### INFORMATION SUPPLIED
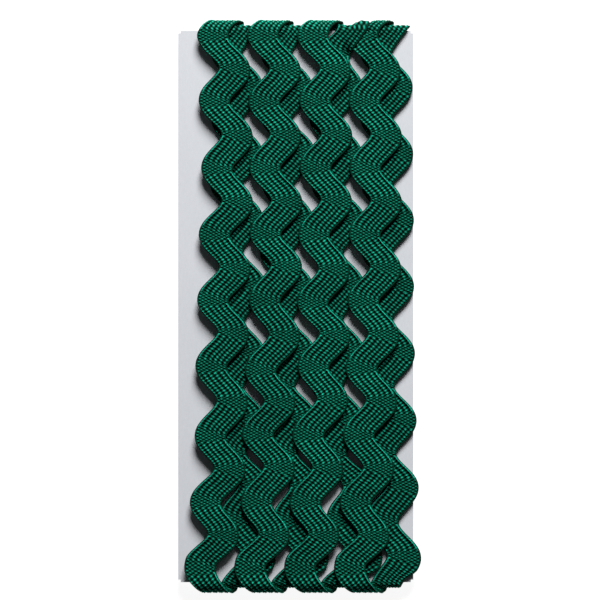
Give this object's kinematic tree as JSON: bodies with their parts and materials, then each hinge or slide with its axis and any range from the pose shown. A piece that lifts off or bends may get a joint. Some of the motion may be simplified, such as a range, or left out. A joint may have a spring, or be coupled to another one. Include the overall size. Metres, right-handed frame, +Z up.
{
  "type": "roll of ric rac on a card",
  "caption": "Green crimped flat braid wound lengthwise in layers round a flat rectangle of white card, lying on its back.",
  "frame": {"origin": "centre of the wound card's footprint, on the surface that it lies on", "axes": "+X across the card to the right, +Y along the card to its top edge, +Z up out of the front"},
  "size_m": [0.0584, 0.138, 0.0054],
  "materials": {
    "braid": "woven polyester yarn with a soft sheen",
    "card": "uncoated white board"
  },
  "bodies": {
    "root": {"ric_rac": "braid", "card": "card"}
  },
  "joints": []
}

### SET TASK
Go through the listing and copy all of it exactly.

### WORKED SOLUTION
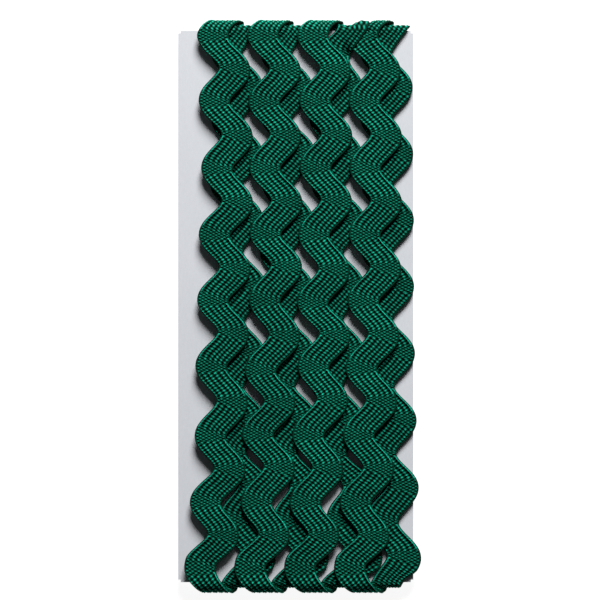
Give this object's kinematic tree as JSON: bodies with their parts and materials, then each hinge or slide with its axis and any range from the pose shown. A piece that lifts off or bends may get a joint. Some of the motion may be simplified, such as a range, or left out. A joint may have a spring, or be coupled to another one. Include the overall size. Metres, right-handed frame, +Z up.
{
  "type": "roll of ric rac on a card",
  "caption": "Green crimped flat braid wound lengthwise in layers round a flat rectangle of white card, lying on its back.",
  "frame": {"origin": "centre of the wound card's footprint, on the surface that it lies on", "axes": "+X across the card to the right, +Y along the card to its top edge, +Z up out of the front"},
  "size_m": [0.0584, 0.138, 0.0054],
  "materials": {
    "braid": "woven polyester yarn with a soft sheen",
    "card": "uncoated white board"
  },
  "bodies": {
    "root": {"ric_rac": "braid", "card": "card"}
  },
  "joints": []
}